__Extracted records__.
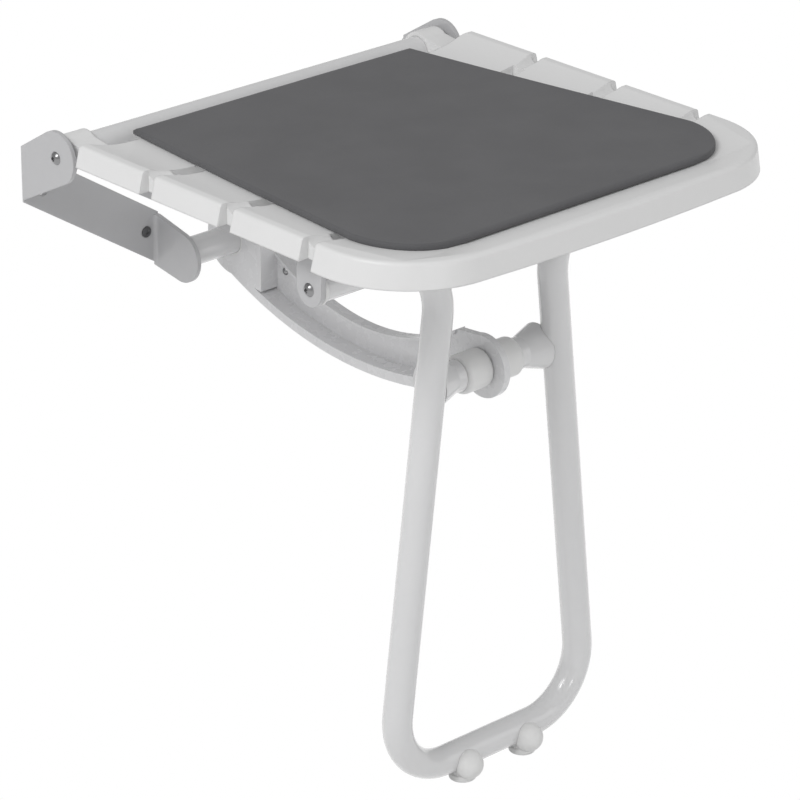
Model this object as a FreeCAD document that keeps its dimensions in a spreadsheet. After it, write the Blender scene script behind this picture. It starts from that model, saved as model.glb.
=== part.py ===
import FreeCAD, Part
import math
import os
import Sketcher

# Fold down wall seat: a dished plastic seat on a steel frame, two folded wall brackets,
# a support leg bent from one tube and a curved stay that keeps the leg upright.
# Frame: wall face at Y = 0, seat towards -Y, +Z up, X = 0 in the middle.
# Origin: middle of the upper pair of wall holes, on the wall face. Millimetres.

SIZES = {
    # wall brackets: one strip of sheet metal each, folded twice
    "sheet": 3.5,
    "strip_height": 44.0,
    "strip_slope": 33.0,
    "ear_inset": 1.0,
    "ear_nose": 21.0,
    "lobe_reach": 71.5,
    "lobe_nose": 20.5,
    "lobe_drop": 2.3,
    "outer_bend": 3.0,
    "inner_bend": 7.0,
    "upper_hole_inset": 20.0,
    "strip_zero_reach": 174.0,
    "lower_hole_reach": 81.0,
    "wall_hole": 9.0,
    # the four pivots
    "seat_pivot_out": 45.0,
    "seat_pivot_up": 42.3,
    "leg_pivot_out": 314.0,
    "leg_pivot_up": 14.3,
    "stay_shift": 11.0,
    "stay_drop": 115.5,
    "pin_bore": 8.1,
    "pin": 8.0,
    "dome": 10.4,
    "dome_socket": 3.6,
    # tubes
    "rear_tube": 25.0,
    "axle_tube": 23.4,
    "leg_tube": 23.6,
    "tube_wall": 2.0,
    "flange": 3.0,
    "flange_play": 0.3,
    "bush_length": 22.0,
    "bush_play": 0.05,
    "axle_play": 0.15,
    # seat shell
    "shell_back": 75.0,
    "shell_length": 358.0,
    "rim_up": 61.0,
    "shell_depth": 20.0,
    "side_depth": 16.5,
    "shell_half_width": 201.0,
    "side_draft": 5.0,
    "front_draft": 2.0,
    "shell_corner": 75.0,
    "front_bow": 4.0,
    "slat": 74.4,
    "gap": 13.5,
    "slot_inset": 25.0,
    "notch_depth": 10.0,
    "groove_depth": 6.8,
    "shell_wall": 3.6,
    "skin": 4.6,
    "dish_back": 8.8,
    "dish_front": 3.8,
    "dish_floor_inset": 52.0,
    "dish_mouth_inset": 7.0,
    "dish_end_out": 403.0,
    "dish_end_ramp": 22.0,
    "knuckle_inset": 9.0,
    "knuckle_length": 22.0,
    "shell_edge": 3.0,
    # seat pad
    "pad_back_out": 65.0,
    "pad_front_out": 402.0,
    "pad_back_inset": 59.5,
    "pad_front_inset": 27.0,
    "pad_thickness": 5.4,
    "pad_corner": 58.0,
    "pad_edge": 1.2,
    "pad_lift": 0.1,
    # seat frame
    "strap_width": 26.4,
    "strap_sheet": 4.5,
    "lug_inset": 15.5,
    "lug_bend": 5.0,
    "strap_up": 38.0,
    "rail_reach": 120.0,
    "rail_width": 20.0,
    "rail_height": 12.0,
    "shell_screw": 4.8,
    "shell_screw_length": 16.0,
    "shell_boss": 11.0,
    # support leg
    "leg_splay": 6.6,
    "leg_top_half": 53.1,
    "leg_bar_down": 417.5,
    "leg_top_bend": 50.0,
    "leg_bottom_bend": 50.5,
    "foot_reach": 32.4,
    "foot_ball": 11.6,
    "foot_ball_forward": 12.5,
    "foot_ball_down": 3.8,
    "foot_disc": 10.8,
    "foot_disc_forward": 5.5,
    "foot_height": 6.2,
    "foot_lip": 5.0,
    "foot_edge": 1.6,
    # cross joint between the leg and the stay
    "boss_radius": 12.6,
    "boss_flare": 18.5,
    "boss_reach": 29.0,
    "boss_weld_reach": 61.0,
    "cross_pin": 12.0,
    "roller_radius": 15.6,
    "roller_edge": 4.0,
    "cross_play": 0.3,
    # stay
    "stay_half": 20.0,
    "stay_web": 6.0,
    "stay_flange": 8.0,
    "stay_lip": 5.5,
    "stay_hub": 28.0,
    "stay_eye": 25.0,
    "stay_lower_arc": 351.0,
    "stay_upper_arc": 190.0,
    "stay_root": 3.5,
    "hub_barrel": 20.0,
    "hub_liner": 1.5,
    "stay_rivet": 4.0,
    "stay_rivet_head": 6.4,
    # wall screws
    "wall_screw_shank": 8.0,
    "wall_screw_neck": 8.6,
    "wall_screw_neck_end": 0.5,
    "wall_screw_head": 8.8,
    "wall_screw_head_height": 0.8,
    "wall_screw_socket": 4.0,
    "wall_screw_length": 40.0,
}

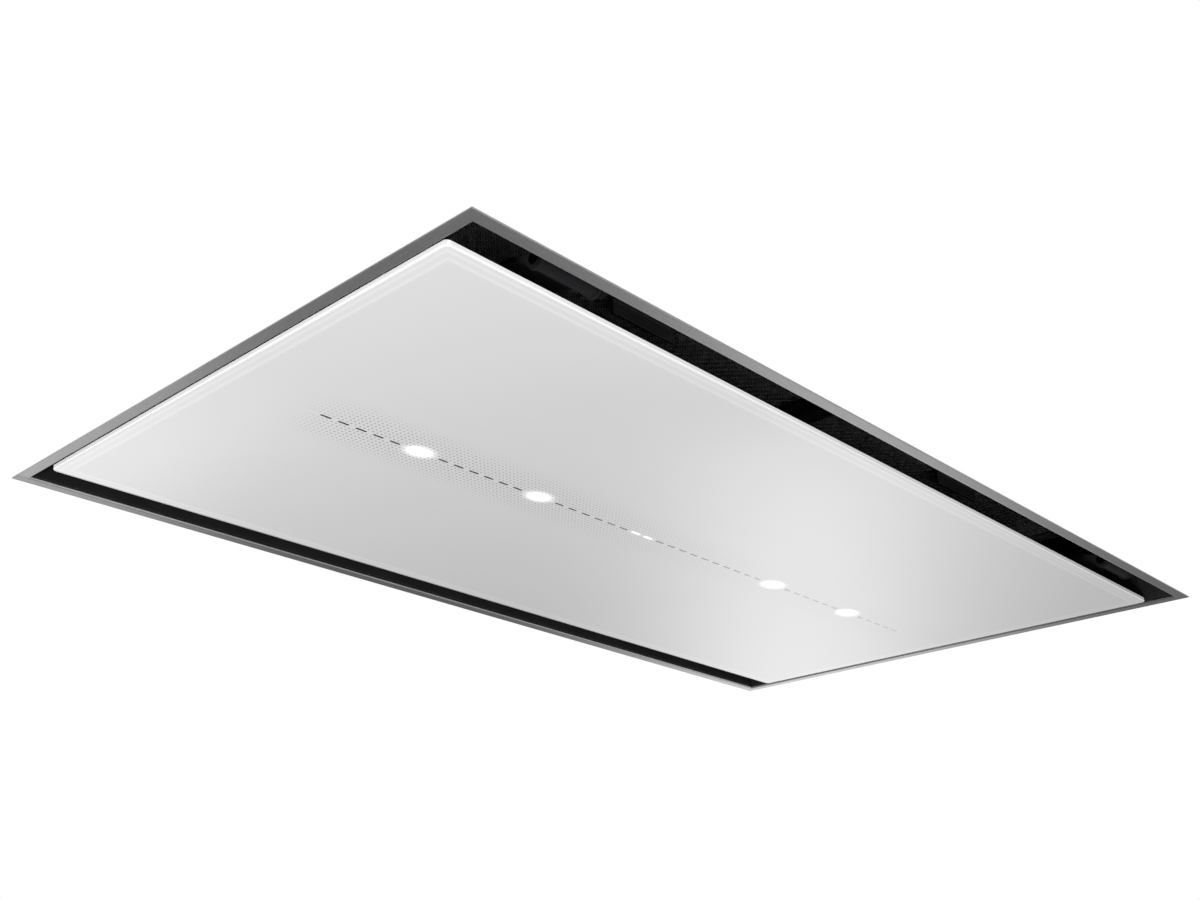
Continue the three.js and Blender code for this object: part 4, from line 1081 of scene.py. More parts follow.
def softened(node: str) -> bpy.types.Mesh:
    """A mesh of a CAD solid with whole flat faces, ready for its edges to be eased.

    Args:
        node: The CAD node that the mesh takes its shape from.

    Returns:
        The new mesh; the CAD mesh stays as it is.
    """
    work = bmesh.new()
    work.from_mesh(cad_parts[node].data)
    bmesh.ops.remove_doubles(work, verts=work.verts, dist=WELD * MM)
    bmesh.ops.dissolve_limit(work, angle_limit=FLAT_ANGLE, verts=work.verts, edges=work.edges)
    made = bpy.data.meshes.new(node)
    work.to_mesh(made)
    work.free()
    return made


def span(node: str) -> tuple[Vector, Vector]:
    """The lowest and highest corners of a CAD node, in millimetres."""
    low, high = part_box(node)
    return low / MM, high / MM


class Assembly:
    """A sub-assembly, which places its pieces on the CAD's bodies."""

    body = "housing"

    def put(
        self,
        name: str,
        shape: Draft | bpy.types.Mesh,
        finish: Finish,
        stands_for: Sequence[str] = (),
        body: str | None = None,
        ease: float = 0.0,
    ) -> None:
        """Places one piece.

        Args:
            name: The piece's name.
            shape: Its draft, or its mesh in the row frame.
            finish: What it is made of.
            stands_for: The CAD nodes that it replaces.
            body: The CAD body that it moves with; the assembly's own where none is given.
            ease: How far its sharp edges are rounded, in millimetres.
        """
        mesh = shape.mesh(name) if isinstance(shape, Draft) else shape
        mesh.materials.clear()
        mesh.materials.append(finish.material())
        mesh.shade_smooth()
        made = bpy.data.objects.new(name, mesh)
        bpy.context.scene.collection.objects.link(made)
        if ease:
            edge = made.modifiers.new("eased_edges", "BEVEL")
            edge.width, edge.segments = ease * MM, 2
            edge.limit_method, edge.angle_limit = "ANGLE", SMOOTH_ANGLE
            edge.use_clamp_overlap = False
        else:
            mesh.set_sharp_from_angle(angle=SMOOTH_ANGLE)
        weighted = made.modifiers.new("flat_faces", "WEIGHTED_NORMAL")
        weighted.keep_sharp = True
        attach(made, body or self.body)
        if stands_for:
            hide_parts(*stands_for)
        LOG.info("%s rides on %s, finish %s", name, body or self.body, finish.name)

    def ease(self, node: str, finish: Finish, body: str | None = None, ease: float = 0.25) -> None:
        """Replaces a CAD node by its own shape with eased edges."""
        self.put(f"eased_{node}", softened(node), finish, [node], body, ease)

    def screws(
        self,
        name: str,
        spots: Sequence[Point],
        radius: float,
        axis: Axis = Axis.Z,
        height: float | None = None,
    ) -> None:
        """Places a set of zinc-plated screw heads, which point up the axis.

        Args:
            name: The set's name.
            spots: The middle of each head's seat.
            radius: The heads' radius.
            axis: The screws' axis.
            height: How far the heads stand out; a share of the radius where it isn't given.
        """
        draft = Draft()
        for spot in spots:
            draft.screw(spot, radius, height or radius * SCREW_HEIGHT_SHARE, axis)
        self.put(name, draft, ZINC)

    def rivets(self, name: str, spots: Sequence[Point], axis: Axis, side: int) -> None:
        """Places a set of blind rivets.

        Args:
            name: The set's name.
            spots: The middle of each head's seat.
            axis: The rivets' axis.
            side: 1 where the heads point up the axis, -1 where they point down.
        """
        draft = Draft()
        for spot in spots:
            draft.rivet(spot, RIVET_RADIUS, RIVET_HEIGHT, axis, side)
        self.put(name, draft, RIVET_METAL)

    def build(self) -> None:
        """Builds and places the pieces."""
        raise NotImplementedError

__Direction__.
The first line of the records and every line down to the line with "import Sketcher" must be quoted exactly; leave out all else.

__Answer to the problem__.
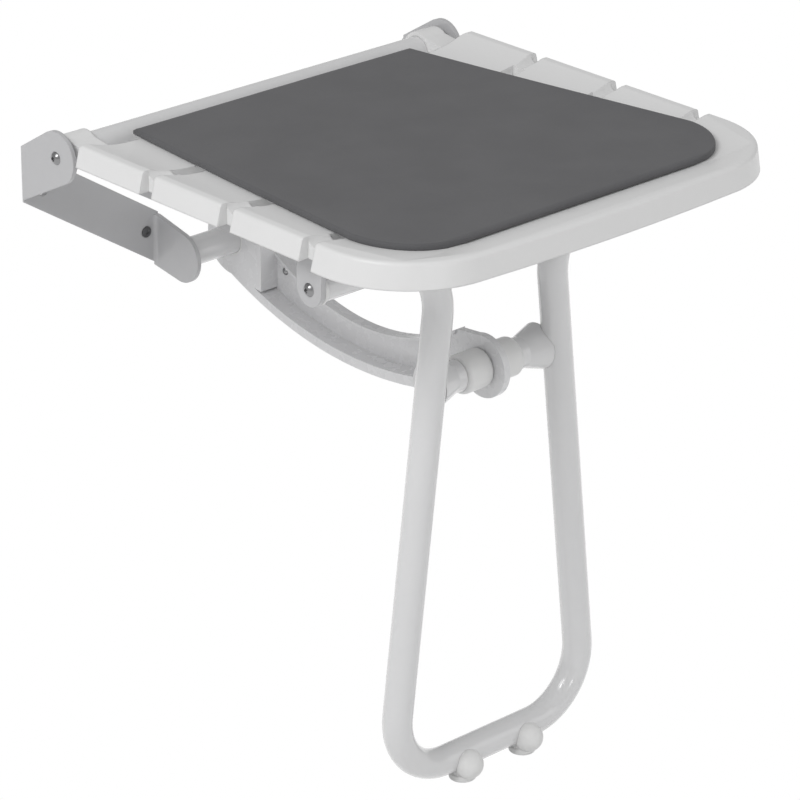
Model this object as a FreeCAD document that keeps its dimensions in a spreadsheet. After it, write the Blender scene script behind this picture. It starts from that model, saved as model.glb.
=== part.py ===
import FreeCAD, Part
import math
import os
import Sketcher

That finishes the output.